# Best Engine Cleaner and dressing??



## Rasher (Mar 6, 2006)

I bought some stuff of Mark Underwood AKA the Wax Wizard, a few years ago, cracking stuff it was too, but it came in unmarked bottles so I dont know what it was, anyway what would you guys recommend now

thanks:thumb:


----------



## Grumpybob (Aug 20, 2006)

I'm no expert but have been using P21S Total Auto Wash as a cleaner followed by 303 protectant and found they work well.


----------



## matt (Jun 29, 2006)

AG Engine and machine is a great degreaser and Vinyl and rubber care to dress the plastics! :thumb:


----------



## Rasher (Mar 6, 2006)

where is the best palce to buy these products from??


----------



## brympton (Oct 23, 2006)

*Best or Cheapest!*

Halfords are still doing a 3 for the price of 2 on cleaning products including AutoGlym - I think that probably makes them the cheapest


----------



## matt (Jun 29, 2006)

As above


----------



## HongKongDonkey (Apr 15, 2007)

Yip as matt says. I cleaned a 15 year old cars engine bay with this stuff and was amazed at how easy it was and how great the results were.


----------



## Rasher (Mar 6, 2006)

so the Autoglym stuff is favourite???
P21 and 303 who stocks that on here ??

thanks guys


----------



## viperfire (Apr 10, 2007)

AG engine and machine cleaner worked very well for me for it's only £5.99 for a litre


----------



## Bigpikle (May 21, 2007)

Just used the AG engine cleaner tonight and it did an amazing job with very little effort. Not tried any others but wont even bother after that.

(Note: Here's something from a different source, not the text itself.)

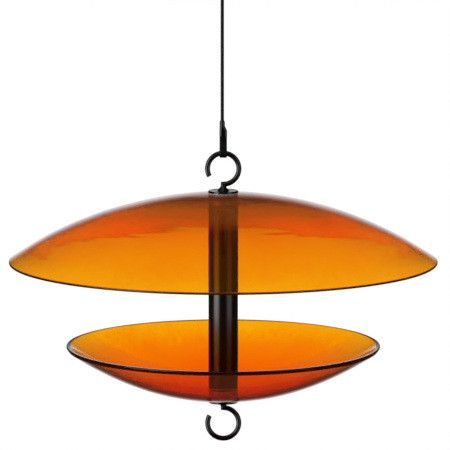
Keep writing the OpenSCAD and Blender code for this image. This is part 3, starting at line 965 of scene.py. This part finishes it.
BLACK_TUBE = paint("black_tube_enamel", (0.002, 0.002, 0.0021), roughness=0.22, grain=900, relief=0.1,
                   coat=0.1)
ALUMINIUM = turned_metal("aluminium_turned", (0.62, 0.62, 0.64), roughness=0.3)
add_piece("tube_body", moved(tube(), TUBE_FOOT_Z), BLACK_TUBE, "feeder", "centre_tube")
plug = end_plug()
add_piece("plug_upper", moved(plug, TUBE_TOP_Z + FLANGE_T), ALUMINIUM, "feeder",
          "upper_end_plug")
add_piece("plug_lower", moved(plug, TUBE_FOOT_Z - FLANGE_T, True), ALUMINIUM, "feeder",
          "lower_end_plug")

BLACK_WIRE = paint("black_wire_coat", (0.0008, 0.0008, 0.0009), roughness=0.14, grain=1500, relief=0.05,
                   coat=0.1)
hook = wire_hook()
upper_washer, lower_washer = washer(UPPER_LIP, UPPER_RIM), washer(LOWER_LIP, LOWER_RIM)
for name, shape, cad_node in [
    ("hook_upper", moved(hook, UPPER_SEAT_Z), "upper_hook"),
    ("hook_lower", moved(hook, LOWER_SEAT_Z, True), "lower_hook"),
    ("washer_upper", moved(upper_washer, UPPER_SEAT_Z - WASHER_T), "upper_washer"),
    ("washer_lower", moved(lower_washer, LOWER_SEAT_Z + WASHER_T, True), "lower_washer"),
]:
    add_piece(name, shape, BLACK_WIRE, "feeder", cad_node)

CLEAR_VINYL = clear_vinyl("clear_vinyl_soft")
for name, height, radius, bowl_h, side, upside_down in [
    ("upper_outer", DOME_TOP_Z, DOME_HIGH.x, DOME_H, 1, False),
    ("upper_inner", DOME_TOP_Z - GLASS_T, DOME_HIGH.x, DOME_H, -1, False),
    ("lower_inner", DISH_FOOT_Z + GLASS_T, DISH_HIGH.x, DISH_H, -1, True),
    ("lower_outer", DISH_FOOT_Z, DISH_HIGH.x, DISH_H, 1, True),
]:
    add_piece("gasket_" + name, moved(gasket(radius, bowl_h, side), height, upside_down), CLEAR_VINYL,
              "feeder", name + "_gasket")

add_world()
add_floor()
for lamp in LAMPS:
    add_lamp(*lamp)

One question though - do you use the Vinyl & rubber care over everything incl the engine block, rocker cover etc as well as painted areas and hoses etc? My old Mg has lots of metal incl heater box, fan cases etc so wasnt sure if it was best to plaster everything?

Doing the final touches tomorrow and never put anything on after cleaning before....


----------



## Naranto (Apr 5, 2007)

Here's a suggestion I know a lot of other SAAB owners use.

I have used paint brush cleaner (not the stripper!) a number of times without any effect on the paintwork. After all it is sold in plastic bottles.

Brush on well, agitiate if necessary. Leave for 15 minutes. Agitate again if necessary, wash off with HOT very soapy water. Rinse carefully with clean hot water - result is a totally oil free surface.

Much much cheaper than Gunk or engine cleaner and to be honest it seems to give better results. It is also much, much cheaper than 'normal' engine cleaners and you can buy a bottle at Wickes or B&Q.


----------